Cubasis MIDI wrong when imported into Cubase

Hey there!

First of all I wish every a happy new year! :smiley:

Coming to my topic: I am new to Cubase and Cubasis and I am already into watching tutorials, trying and failing etc. The last couple of days I did my first MIDI track directly in Cubasis 2.3 (upgrade from Cubase LE after IAP) to program drums as a background for recording bass. Now that wasn’t so difficult to figure out how it is working. I used the “AM Rock Kit 1” from the Microsonic library which has a nice sound and fits to my first experiments. Everything okay so far. But when I export the Cubasis project as a ZIP file and import it into Cubase AI 9.5 using HALion Sonic SE drumkit, some arrangements of the MIDI track are wrong. That means, that for example a closed hihat is interpreted as a tom. This happens only for some drum instruments and not for all in general, snare for example is always right.

Maybe that is an easy one as I am also new to MIDI, but is there something I need to prepare in Cubasis that the exported MIDI is always good? Can somebody tell what I am possibly doing wrong? I expected that MIDI drums work “platform independent”, shouldn’t I?
It was okay for me to rearrange the MIDI parts in Cubase but only for this one time. I hope to hear what I should consider or change when thinking about MIDI in Cubasis.

Here is my setup:
iPad 3gen with iOS 9.3.5: Cubasis 2.3.1 (App help says Cubasis LE 2.3.1)
iMac late 2013 with macOS 10.13.2: Cubase AI 9.5.10 Build 79 with Cubasis Importer 2.2

Kind regards,
Matthaeus

P.S.: I imported the rearranged MIDI track into Cubasis and I faced the same problem with wrong arrangements but this time in Cubasis…

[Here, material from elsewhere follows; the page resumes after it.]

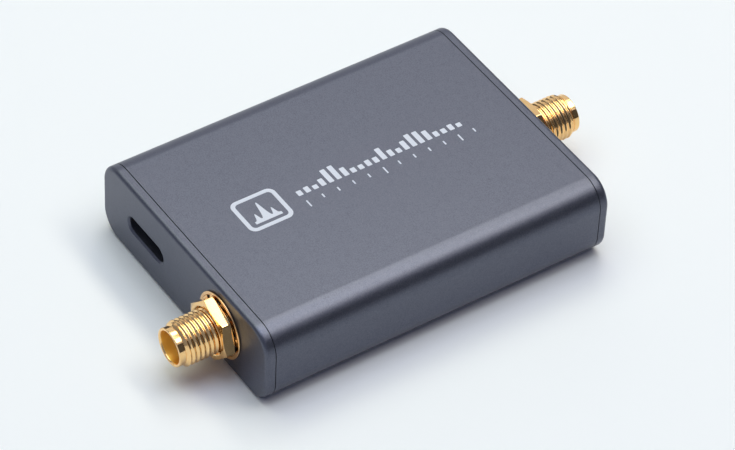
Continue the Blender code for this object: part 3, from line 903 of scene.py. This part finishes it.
def make_nut(end, side):
    """A hex nut, chamfered more on its front than its back, with a shallow thread in its bore."""
    node = f"{end}_hex_nut"
    low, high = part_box(node)
    start = min(abs(low.y), abs(high.y))
    height = high.y - low.y
    centre = node_centre(f"{end}_jack_body")
    turn = nut_turn(node, centre, side)
    matrix = outward_matrix(centre.x, side * start, side, centre.z)
    angles = turns(240, turn)
    corner = NUT_FLATS / math.sqrt(3)
    face = NUT_FLATS / 2 - 0.04 * MM
    front_chamfer, back_chamfer = 0.28 * MM, 0.16 * MM

    def to_side(a):
        return hexagon_radius(a, NUT_FLATS, turn)

    def share(radius):
        return (radius - face) / (corner - face)

    rings = [
        polar_ring(angles, lambda a: face, lambda r: 0.0),
        polar_ring(angles, to_side, lambda r: back_chamfer * share(r)),
        polar_ring(angles, to_side, lambda r: height - front_chamfer * share(r)),
        polar_ring(angles, lambda a: face, lambda r: height),
    ]
    bore = THREAD_RADIUS + 0.03 * MM
    groove_depth, lead_in = 0.22 * MM, 0.30 * MM
    rows = 28
    for row in range(rows + 1):
        level = height * (1 - row / rows)
        from_face = min(level, height - level)
        ring = []
        for a in angles:
            groove = groove_depth * thread_height((level / PITCH - a / math.tau) % 1.0)
            flare = max(0.0, lead_in - from_face)
            ring.append(polar(bore + max(groove, flare), a, level))
        rings.append(ring)
    nut = ring_surface(f"{end}_nut", rings, matrix)
    finished(nut, GOLD, f"{end}_nut", [node], smooth=12.0)


def nut_turn(node, centre, side):
    """The angle of one of the CAD nut's corners, in the outward frame."""
    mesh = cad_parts[node].data
    farthest = max(mesh.vertices, key=lambda v: math.hypot(v.co.x - centre.x, v.co.z - centre.z))
    return math.atan2(farthest.co.z - centre.z, -side * (farthest.co.x - centre.x))


def make_jacks():
    """Both jacks with their lock washers and nuts."""
    for end, side in (("front", -1), ("rear", 1)):
        node = f"{end}_jack_body"
        centre = node_centre(node)
        low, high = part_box(node)
        mouth = max(abs(low.y), abs(high.y)) - PANEL_Y
        face = mouth - MOUTH_DEPTH
        back = BOARD_HIGH.y + REST_GAP - PANEL_Y
        matrix = outward_matrix(centre.x, side * PANEL_Y, side, centre.z)
        make_jack_barrel(end, matrix, mouth, back + 0.2 * MM)
        make_jack_flange(end, side, matrix)
        make_jack_insulator(end, matrix, face, back)
        make_jack_contact(end, matrix, face, back)
        make_washer(end, side)
        make_nut(end, side)


# ---------------------------------------------------------------- USB-C receptacle


def make_usb_receptacle():
    """The drawn shell with its board wings, the moulding and the tongue's contacts."""
    low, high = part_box("usb_shell")
    centre = node_centre("usb_shell")
    width, length, height = high - low
    wall, corner = 0.3 * MM, 1.25 * MM
    matrix = outward_matrix(centre.x, high.y, -1, centre.z)
    outside = rounded_rectangle(width, height, corner)
    inside = rounded_rectangle(width - 2 * wall, height - 2 * wall, corner - wall)
    shell = extruded("usb_drawn_shell", [outside, inside], length, matrix, edge=0.07 * MM)
    wing = Vector((1.2, 1.1, 0.3)) * MM
    front_wing, rear_wing = low.y + 2.9 * MM, low.y + 6.1 * MM
    for side in (-1, 1):
        for y in (front_wing, rear_wing):
            root_x = centre.x + side * (width / 2 - wall / 2)
            z = BOARD_TOP + 0.02 * MM
            root = (root_x, y - wing.y / 2, z)
            tip = (root_x + side * wing.x, y + wing.y / 2, z + wing.z)
            combine(shell, cuboid("wing", root, tip, 0.05 * MM), "UNION")
    half, past = 0.55 * MM, 0.6 * MM
    shell_top = centre.z + height / 2
    for x in (centre.x - SPRING_OFFSET, centre.x + SPRING_OFFSET):
        window_low = (x - half, low.y + 1.6 * MM, shell_top - past)
        window_high = (x + half, low.y + 3.5 * MM, shell_top + past)
        combine(shell, cuboid("window", window_low, window_high))
    finished(shell, STEEL, "board", ["usb_shell"])
    make_usb_springs(centre, low.y, height / 2 - wall / 2)
    make_usb_core(centre, high.y)


def make_usb_springs(centre, mouth_y, shell_z):
    """The two sprung tongues bent down from the shell's top."""
    parts = []
    steps, half_sheet, length, dip = 8, 0.12 * MM, 1.85 * MM, 0.22 * MM
    for x in (centre.x - SPRING_OFFSET, centre.x + SPRING_OFFSET):
        rings = []
        for step in range(steps + 1):
            share = step / steps
            y = mouth_y + 1.55 * MM + share * length
            z = centre.z + shell_z - dip * math.sin(share * math.pi * 0.62)
            half = (0.36 - 0.06 * share) * MM
            corners = (
                (-half, -half_sheet),
                (half, -half_sheet),
                (half, half_sheet),
                (-half, half_sheet),
            )
            rings.append([(x + dx, y, z + dz) for dx, dz in corners])
        parts.append(ring_surface("spring", rings, closed_along=False))
    finished(joined("usb_shell_springs", parts), STEEL, "board")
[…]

Most kits are customized rather than universal, so when you program a hi hat on one, it might be a shaker or bongo drum on another as you noted. The only universal drum kit is general midi. Drum kits are kind of designed to be programmed with the one you will actually be using rather than being transferred via Midi.

I personally don’t like kits and don’t use them because I’m very picky and most kits don’t have the right groups of sounds I would use. I assign each sound to its own track which allows full mixing and control. With each track clearly named, there is no confusion later about what was which part. The kick Midi track is labeled “Kick” and so on. This is especially important when naming the data block since the track names don’t seem to show up when sending to other platforms. When transferring Midi files, you either assign a kit to the track and move the Midi notes to the corespondent sound or load a sample and go from there. I make demos on my iPad and send them to producers who use various DAWs, so this approach seems to work. And yes, with layered vocals, a demo will easily have over 50 tracks with this approach. They can assign their go to kick to the kick track or spend time customizing a layered kick sample. I freeze each Midi track and send them what I created as well as the midi so they get the midi as well as the audio. I suck at drums, so I’m assuming they will just replace what I came up with anyway. I wouldn’t bother spending a lot of time programming drums on a kit if you are planning to transfer the file anyway to work on it in Cubase.

Also, I have a custom template in Cubasis that has each track broken up with effects already set up. I even have basic patterns set up like hi hats so the drums are mostly already there and I can focus on the music. I look at Cubasis as a scratch pad to flesh out song ideas. My goal is to get from idea to demo as quickly as possible. So, you really have to think about what your musical goals are with your set up. I take my iPad with me everywhere and love that I can work on a song idea anywhere. That’s the real advantage of Cubasis/IPad in my book. Otherwise, I would write the whole song on a DAW on a laptop and not bother with transferring files. The downside of iPad is limited storage, so lots of deleting once a song is moved elsewhere. I hope that helps.

Hello OnyxMystique,

That was a really good answer since I was not sure if I had the right understanding of how to use MIDI and especially drum kits. Thank you for your advice and giving me some insight in how you do drum things. That sounds completely reasonable to break drum instruments into separate tracks. I will keep that in mind to set up a bunch of templates ready to use within Cubasis.
Thanks again, that really helped me!